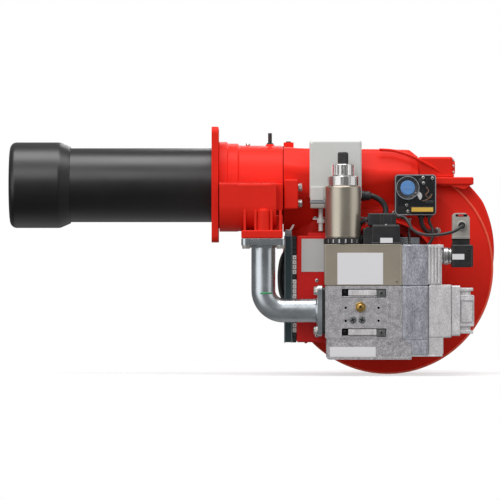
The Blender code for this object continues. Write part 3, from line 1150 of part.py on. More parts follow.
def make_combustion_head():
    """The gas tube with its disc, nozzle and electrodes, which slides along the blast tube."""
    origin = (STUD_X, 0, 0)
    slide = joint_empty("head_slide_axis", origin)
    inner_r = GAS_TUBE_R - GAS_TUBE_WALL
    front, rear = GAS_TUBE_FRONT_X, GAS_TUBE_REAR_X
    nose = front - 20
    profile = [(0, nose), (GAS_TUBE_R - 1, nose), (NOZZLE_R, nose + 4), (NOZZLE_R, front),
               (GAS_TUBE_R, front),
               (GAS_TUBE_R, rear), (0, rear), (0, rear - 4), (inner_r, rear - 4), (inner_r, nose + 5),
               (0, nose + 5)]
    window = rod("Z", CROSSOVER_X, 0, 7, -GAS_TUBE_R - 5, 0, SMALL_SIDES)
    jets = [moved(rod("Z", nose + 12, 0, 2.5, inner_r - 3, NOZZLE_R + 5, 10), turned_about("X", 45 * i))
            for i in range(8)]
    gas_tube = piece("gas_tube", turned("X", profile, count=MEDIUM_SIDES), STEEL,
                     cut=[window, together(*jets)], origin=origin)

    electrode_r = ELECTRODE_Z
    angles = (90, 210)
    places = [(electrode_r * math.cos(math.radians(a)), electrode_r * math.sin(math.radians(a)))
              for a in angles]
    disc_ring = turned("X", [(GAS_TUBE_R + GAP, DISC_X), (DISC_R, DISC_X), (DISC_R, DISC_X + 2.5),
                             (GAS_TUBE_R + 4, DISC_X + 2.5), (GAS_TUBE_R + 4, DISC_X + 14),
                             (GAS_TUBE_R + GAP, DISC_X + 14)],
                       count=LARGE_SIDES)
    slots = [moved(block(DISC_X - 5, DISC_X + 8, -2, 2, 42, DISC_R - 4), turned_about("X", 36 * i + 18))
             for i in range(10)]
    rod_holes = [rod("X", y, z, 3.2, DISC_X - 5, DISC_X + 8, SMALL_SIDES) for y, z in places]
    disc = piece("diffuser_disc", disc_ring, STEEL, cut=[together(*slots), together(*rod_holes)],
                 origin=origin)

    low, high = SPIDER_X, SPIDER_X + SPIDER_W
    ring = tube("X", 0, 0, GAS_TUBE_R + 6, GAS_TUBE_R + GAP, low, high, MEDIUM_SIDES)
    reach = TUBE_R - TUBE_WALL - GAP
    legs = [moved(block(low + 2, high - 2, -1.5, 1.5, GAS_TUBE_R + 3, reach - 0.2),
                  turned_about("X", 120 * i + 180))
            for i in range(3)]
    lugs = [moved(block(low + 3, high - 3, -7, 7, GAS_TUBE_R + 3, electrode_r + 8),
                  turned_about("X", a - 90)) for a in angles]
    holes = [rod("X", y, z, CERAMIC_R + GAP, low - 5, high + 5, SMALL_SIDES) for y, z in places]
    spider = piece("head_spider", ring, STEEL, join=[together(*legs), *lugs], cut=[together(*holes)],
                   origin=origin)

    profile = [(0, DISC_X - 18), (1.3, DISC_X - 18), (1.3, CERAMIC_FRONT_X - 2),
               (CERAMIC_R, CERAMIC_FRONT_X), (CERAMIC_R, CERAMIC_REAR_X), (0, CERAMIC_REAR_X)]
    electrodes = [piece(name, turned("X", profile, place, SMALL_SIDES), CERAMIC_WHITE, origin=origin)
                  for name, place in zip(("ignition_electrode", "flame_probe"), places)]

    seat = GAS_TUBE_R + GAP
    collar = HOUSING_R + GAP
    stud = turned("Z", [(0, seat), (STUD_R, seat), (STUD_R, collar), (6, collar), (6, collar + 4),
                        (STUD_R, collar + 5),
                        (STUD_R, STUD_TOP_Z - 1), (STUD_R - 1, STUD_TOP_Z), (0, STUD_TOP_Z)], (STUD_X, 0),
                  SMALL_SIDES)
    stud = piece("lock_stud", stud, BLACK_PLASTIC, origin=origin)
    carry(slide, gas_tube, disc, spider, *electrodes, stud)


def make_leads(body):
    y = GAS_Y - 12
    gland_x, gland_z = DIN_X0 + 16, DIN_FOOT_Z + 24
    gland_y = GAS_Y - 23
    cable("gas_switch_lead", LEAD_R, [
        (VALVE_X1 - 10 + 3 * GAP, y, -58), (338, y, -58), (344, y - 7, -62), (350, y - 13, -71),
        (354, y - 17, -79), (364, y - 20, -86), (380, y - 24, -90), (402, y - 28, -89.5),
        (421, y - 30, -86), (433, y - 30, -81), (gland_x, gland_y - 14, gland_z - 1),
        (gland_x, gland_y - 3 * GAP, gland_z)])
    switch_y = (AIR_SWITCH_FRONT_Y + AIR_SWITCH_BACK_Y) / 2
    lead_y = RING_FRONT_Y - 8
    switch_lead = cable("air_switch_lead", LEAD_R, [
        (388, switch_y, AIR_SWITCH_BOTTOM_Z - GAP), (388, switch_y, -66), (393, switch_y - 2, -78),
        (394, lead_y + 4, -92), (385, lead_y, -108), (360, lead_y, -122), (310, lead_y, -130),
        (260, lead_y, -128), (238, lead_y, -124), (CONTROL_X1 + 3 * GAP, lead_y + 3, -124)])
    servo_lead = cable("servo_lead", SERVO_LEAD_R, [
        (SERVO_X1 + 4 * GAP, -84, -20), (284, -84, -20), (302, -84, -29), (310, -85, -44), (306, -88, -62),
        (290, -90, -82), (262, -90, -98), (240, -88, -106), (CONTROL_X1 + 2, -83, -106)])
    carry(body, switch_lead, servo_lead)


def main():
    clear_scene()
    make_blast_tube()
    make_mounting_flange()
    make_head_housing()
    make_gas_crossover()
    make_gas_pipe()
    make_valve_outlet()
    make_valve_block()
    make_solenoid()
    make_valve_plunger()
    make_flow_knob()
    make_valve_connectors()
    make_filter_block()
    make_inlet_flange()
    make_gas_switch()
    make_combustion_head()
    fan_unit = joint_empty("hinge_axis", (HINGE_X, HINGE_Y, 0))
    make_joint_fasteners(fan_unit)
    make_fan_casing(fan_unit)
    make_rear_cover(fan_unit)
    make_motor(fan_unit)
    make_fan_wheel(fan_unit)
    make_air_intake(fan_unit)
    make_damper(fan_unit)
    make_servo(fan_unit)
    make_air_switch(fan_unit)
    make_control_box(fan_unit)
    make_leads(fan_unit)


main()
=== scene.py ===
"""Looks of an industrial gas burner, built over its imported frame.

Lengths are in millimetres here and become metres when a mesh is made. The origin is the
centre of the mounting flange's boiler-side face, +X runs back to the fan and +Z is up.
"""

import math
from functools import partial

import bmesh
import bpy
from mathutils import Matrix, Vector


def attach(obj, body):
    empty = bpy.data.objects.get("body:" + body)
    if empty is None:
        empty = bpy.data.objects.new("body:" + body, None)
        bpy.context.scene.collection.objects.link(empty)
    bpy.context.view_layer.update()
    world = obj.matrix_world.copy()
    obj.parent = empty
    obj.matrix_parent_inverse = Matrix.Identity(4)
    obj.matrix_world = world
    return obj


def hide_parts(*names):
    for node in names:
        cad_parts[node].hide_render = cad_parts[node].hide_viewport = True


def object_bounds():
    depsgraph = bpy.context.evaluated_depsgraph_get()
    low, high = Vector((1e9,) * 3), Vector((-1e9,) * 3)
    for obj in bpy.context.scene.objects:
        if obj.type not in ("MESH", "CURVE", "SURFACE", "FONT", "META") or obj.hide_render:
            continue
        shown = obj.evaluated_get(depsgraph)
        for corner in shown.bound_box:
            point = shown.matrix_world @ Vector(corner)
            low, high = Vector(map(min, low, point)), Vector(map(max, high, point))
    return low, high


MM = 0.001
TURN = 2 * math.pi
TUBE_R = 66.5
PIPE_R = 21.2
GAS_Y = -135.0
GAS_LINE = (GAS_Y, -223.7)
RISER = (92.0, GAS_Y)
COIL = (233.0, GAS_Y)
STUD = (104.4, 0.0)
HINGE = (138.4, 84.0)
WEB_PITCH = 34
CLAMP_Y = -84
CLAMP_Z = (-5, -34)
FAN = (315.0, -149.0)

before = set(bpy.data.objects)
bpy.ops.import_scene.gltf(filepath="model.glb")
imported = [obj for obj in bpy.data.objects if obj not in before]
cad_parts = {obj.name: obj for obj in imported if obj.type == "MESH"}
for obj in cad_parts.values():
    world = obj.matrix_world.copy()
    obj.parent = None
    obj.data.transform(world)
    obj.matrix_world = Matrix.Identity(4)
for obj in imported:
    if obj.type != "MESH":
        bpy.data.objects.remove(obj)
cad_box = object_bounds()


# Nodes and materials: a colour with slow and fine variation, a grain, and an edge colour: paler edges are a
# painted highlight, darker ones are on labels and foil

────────

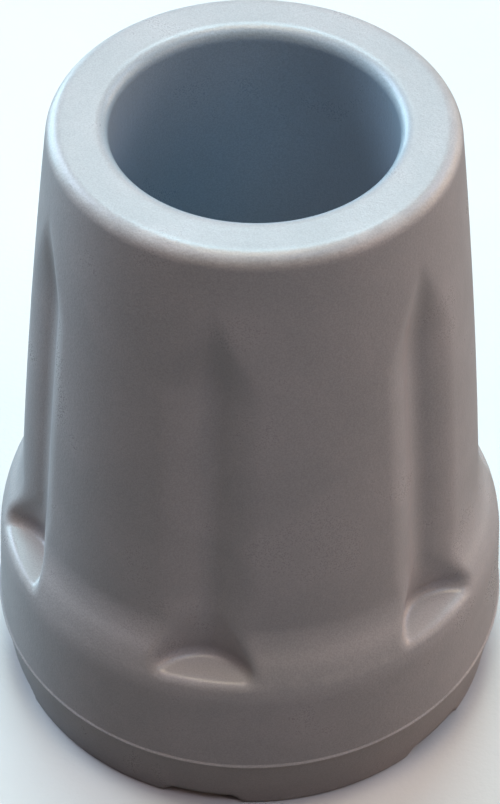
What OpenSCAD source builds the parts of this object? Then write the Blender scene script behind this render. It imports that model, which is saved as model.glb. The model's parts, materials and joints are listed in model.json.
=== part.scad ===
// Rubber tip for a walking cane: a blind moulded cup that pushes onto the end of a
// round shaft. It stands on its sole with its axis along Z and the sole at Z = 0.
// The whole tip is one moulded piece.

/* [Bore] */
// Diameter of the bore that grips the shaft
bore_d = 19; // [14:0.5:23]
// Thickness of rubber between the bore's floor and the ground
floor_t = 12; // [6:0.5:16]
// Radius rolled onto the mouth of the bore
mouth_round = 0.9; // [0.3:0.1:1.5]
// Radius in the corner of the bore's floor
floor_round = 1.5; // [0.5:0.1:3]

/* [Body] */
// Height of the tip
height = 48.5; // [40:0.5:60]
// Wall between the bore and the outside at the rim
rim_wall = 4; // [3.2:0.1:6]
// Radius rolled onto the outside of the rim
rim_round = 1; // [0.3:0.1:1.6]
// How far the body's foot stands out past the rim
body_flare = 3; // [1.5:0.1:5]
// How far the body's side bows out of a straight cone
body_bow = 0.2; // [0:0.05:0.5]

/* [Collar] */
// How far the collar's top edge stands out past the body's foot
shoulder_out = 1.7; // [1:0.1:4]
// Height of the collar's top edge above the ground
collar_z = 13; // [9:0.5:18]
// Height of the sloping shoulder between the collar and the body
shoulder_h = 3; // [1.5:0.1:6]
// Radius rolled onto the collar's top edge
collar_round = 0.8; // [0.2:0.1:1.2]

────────

◆ GIVEN PROBLEM ◆
Give again, word for word, every line of the listing above from the one with "make_filter_block()" to the one with "point = shown.matrix_world", both inclusive, and nothing beyond them.

◆ COMPLETED EXERCISE ◆
    make_filter_block()
    make_inlet_flange()
    make_gas_switch()
    make_combustion_head()
    fan_unit = joint_empty("hinge_axis", (HINGE_X, HINGE_Y, 0))
    make_joint_fasteners(fan_unit)
    make_fan_casing(fan_unit)
    make_rear_cover(fan_unit)
    make_motor(fan_unit)
    make_fan_wheel(fan_unit)
    make_air_intake(fan_unit)
    make_damper(fan_unit)
    make_servo(fan_unit)
    make_air_switch(fan_unit)
    make_control_box(fan_unit)
    make_leads(fan_unit)


main()
=== scene.py ===
"""Looks of an industrial gas burner, built over its imported frame.

Lengths are in millimetres here and become metres when a mesh is made. The origin is the
centre of the mounting flange's boiler-side face, +X runs back to the fan and +Z is up.
"""

import math
from functools import partial

import bmesh
import bpy
from mathutils import Matrix, Vector


def attach(obj, body):
    empty = bpy.data.objects.get("body:" + body)
    if empty is None:
        empty = bpy.data.objects.new("body:" + body, None)
        bpy.context.scene.collection.objects.link(empty)
    bpy.context.view_layer.update()
    world = obj.matrix_world.copy()
    obj.parent = empty
    obj.matrix_parent_inverse = Matrix.Identity(4)
    obj.matrix_world = world
    return obj


def hide_parts(*names):
    for node in names:
        cad_parts[node].hide_render = cad_parts[node].hide_viewport = True


def object_bounds():
    depsgraph = bpy.context.evaluated_depsgraph_get()
    low, high = Vector((1e9,) * 3), Vector((-1e9,) * 3)
    for obj in bpy.context.scene.objects:
        if obj.type not in ("MESH", "CURVE", "SURFACE", "FONT", "META") or obj.hide_render:
            continue
        shown = obj.evaluated_get(depsgraph)
        for corner in shown.bound_box:
            point = shown.matrix_world @ Vector(corner)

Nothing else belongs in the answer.